- 著者
-
JIAN Hong-Wen
CHEN Wei-Ting
CHEN Peng-Jen
WU Chien-Ming
RASMUSSEN Kristen L.
- 出版者
- Meteorological Society of Japan
- 雑誌
- 気象集誌. 第2輯 (ISSN:00261165)
- 巻号頁・発行日
- pp.2021-013, (Released:2020-12-02)
- 被引用文献数
-
5
This study investigates the synoptic scale flows associated with extreme rainfall systems over the Asian-Australian monsoon region (90-160°E and 12°S-27°N). Based on statistics of the 17-year Precipitation Radar observations from Tropical Rainfall Measurement Mission, a total of 916 extreme systems with both the horizontal size and maximum rainfall intensity exceeding the 99.9th percentiles of the tropical rainfall systems are identified over this region.

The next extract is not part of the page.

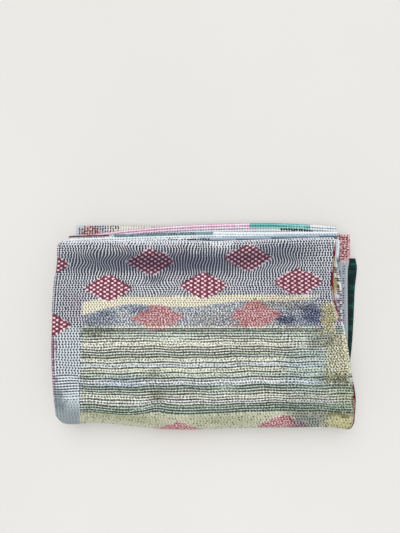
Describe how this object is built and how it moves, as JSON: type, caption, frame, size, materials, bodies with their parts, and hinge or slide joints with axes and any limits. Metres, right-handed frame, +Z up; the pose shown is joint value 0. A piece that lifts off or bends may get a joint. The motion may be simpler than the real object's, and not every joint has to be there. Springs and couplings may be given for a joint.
{
  "type": "kantha quilt",
  "caption": "A thin hand-stitched patchwork quilt folded into a low rectangular stack, with one rounded near fold, rounded side folds and its free ends fanned out at the far side.",
  "frame": {"origin": "on the floor, under the middle of the folded quilt's box", "axes": "+X runs along the folded width from the round side folds to the open hems, +Y runs to the far side where the short ends lie fanned out, and +Z is up"},
  "size_m": [0.5886, 0.4012, 0.053],
  "materials": {
    "quilted_cotton": "soft worn cotton, quilted through in puckered rows of running stitch"
  },
  "bodies": {
    "root": {"quilt": "quilted_cotton"}
  },
  "joints": []
}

The synoptic wind pattern and rainfall distribution surrounding each system are classified into four major types: Vortex, Coastal, Coastal with Vortex, and None of above, with each accounting for 44 %, 29 %, 7 %, and 20 %, respectively. The vortex type occurs mainly over the off-equatorial areas in boreal summer. The coast-related types show significant seasonal variations in their occurrence, with high frequency in the Bay of Bengal in boreal summer and on the west side of Borneo and Sumatra in boreal winter. The None-of-the-above type occurs mostly over the open ocean, and in boreal winter these events are mainly associated with the cold surge events. The environment analysis shows that coast-related extremes in the warm season are found within the areas where high total water vapor and low-level vertical wind shear occur frequently. Despite the different synoptic environments, these extremes show a similar internal structure, with broad stratiform and wide convective core rain. Furthermore, the maximum rain rate locates mostly over convective area, near convective-stratiform boundary in the system. Our results highlight the critical role of the strength and direction of synoptic flows in the generation of extreme rainfall systems near coastal areas. With the enhancement of the low-level vertical wind shear and moisture by the synoptic flow, the coastal convection triggered diurnally has a higher chance to organize into mesoscale convective systems and hence a higher probability to produce extreme rainfall.